:: AVAILABLE DATA ::
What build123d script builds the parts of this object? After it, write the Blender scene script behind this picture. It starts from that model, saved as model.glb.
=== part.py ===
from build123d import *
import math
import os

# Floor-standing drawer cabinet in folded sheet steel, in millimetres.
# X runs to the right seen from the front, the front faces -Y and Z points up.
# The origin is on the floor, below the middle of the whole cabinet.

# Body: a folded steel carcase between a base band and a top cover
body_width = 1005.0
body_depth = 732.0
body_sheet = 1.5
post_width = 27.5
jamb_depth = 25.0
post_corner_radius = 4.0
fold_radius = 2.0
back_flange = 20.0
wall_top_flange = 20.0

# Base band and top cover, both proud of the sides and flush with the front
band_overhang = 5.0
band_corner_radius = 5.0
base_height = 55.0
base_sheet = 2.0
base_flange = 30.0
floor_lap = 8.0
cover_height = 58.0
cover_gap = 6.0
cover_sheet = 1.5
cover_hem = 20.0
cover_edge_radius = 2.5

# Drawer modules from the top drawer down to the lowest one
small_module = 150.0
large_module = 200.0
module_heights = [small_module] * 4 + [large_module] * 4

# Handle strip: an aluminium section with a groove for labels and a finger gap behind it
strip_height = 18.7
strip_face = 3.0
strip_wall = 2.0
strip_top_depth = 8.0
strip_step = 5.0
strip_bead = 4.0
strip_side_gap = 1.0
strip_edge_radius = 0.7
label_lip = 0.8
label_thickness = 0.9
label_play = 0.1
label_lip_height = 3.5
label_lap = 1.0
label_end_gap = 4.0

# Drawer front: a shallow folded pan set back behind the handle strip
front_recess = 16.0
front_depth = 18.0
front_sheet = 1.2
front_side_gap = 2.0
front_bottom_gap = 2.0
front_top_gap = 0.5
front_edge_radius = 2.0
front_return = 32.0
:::
:: AVAILABLE DATA ::
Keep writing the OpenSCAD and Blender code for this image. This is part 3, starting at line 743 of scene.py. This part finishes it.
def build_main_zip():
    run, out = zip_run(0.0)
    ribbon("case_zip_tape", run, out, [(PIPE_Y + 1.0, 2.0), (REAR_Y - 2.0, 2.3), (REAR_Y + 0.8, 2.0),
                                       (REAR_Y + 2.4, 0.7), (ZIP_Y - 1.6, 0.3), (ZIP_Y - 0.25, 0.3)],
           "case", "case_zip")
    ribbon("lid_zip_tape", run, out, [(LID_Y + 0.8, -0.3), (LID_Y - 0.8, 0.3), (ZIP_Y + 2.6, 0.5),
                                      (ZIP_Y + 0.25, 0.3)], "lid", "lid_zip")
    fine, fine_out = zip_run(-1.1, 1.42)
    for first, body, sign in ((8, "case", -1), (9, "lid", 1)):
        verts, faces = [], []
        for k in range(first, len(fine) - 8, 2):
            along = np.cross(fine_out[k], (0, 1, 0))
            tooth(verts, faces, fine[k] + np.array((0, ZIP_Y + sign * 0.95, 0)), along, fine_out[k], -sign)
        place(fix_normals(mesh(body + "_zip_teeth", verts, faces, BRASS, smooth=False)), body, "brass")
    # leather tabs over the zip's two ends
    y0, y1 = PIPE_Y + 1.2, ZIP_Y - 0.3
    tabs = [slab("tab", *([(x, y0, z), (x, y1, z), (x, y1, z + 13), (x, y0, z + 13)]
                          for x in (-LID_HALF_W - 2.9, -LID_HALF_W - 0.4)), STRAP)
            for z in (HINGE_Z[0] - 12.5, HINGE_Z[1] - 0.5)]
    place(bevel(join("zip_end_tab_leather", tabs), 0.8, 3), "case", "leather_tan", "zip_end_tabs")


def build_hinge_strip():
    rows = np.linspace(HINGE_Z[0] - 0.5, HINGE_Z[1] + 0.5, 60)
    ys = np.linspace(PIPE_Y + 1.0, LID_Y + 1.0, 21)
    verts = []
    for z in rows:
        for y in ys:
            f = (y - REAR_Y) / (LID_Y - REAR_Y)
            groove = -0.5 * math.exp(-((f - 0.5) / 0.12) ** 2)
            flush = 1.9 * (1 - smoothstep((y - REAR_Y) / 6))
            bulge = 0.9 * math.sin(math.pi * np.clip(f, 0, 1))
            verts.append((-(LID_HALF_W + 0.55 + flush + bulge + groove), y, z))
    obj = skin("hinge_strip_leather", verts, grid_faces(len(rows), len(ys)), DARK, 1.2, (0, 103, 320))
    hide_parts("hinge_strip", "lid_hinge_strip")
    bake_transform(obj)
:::
TASK DETAILS:
Count the lines in the records above that contain the word "Blender", and give only the number.

ANSWER TO THE TASK:
2